Zweiter Weltkrieg: Polens Präsidentenberater verteidigt Reparationsforderungen
Am Montag hatte das Parlament ein Rechtsgutachten veröffentlicht, wonach Polen Entschädigungen für die Zerstörungen im Zweiten Weltkrieg zustehen.
Krzysztof Szczerski, Kabinettschef des polnischen Präsidenten Andrzej Duda, hat Polens Reparationsforderungen an Deutschland heruntergespielt. Bisher gebe es weder einen formellen Antrag des Parlaments noch der Regierung, sagte Szczerski in Berlin vor Gästen der Deutschen Gesellschaft für Außenpolitik (DGAP). Er äußerte die Hoffnung, dass die Reparationsfrage „keinen Einfluss auf die Atmosphäre der Beziehungen“ habe.
Am Montag hatte der Sejm, das Parlament, ein Rechtsgutachten veröffentlicht, wonach Polen Entschädigungen für die Zerstörungen im Zweiten Weltkrieg zustehen. 1953 hatte die damalige Regierung auf Reparationszahlungen verzichtet. Aber diese Erklärung sei verfassungswidrig, weil Polen damals nicht souverän entscheiden konnte und auf Druck der Sowjetunion handelte. Zudem richtete sich die Erklärung nur an die DDR, stellte das Gutachten fest. Nach Auffassung der Bundesregierung sind die Reparationsfragen endgültig geklärt.
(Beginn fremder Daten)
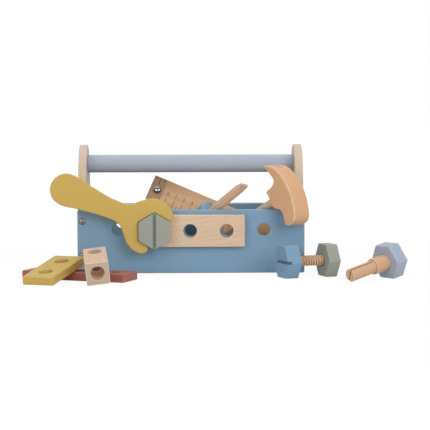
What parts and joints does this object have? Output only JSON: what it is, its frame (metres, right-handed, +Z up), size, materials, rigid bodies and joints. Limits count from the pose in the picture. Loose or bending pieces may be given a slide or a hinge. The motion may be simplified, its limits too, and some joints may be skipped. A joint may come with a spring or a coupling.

Deutschland stehe zu seiner Verantwortung für die „unfassbaren Verbrechen“ im Zweiten Weltkrieg, sagte Regierungssprecher Steffen Seibert. Rechtlich sei das Kapitel aber abgeschlossen.
Beziehungen zur EU angespannt
Szczerski war zu einer Grundsatzrede über die Europapolitik nach Berlin gekommen. Polens Beziehungen zur EU und zu Deutschland sind angespannt, nachdem die seit Herbst 2015 regierende nationalpopulistische Partei PiS die Unabhängigkeit der Gerichte und der Medien unterminiert hat. Die EU hat zwei Verfahren gegen Polen eingeleitet, wegen des Verdachts, dass der Rechtsstaat gefährdet sei.
Gäste der DGAP waren in der Hoffnung gekommen, dass Szczerski konkrete Vorschläge macht, wie man diese Spannungen überwindet und wo man kooperieren könne. Nach seiner Rede reagierten viele enttäuscht. Der Präsidentenberater drehte den Spieß um und machte der EU und Deutschland die Vorwürfe, denen sich Polen sonst gegenübersieht: Sie stellten falsche Diagnosen der wichtigsten Herausforderungen und instrumentalisierten die Öffentlichkeit mit populistischen Parolen. Seine Erwartung, dass Reparationsforderungen keinen Einfluss auf das bilaterale Verhältnis haben, nannte ein Zuhörer „weltfremd“.
EU kann keine Sicherheit garantieren
Die EU könne heute weder Sicherheit noch Freiheit garantieren, beklagte Szczerski. Sie biete lediglich ökonomische Vorteile. Er machte keine Vorschläge, wie die EU handlungsfähiger werden könnte, sondern definierte, welchen Reformen Polen keinesfalls zustimmen werde. Die Euro-Zone dürfe sich nur insoweit enger zusammenschließen, als der Einfluss von Nicht-Euro-Mitgliedern wie Polen darunter nicht leide. Und eine vertiefte Zusammenarbeit einzelner EU- Staaten sei nur zulässig, wenn dadurch keine neuen Barrieren für die Länder entstünden, die dabei nicht mitmachten. Das Ziel eines „Europa verschiedener Geschwindigkeiten“ lehnte er ab. „Schneller ist nicht gleich besser.“
Die EU müsse eine Union freier und souveräner Völker bleiben. Sie solle es ihren Bürger ermöglichen, mehr zu erreichen und nicht weniger. Heute sei die EU „eine Union, die Mitgliedern sagt, was sie nicht dürfen“. Erst auf Nachfragen nannte Szczerski Beispiele, welche gemeinsamen Projekte mit Deutschland er sich wünsche: innere und äußere Sicherheit in EU und Nato, gemeinsame Debatten über die Zukunft der Euro-Zone und eine innere Reform der EU. Auf Fragen zum Rechtsstaat – etwa warum die PiS sich weigere, Urteile des polnischen Verfassungsgerichts zu veröffentlichen und damit in Kraft zu setzen – ging Szczerski nicht ein.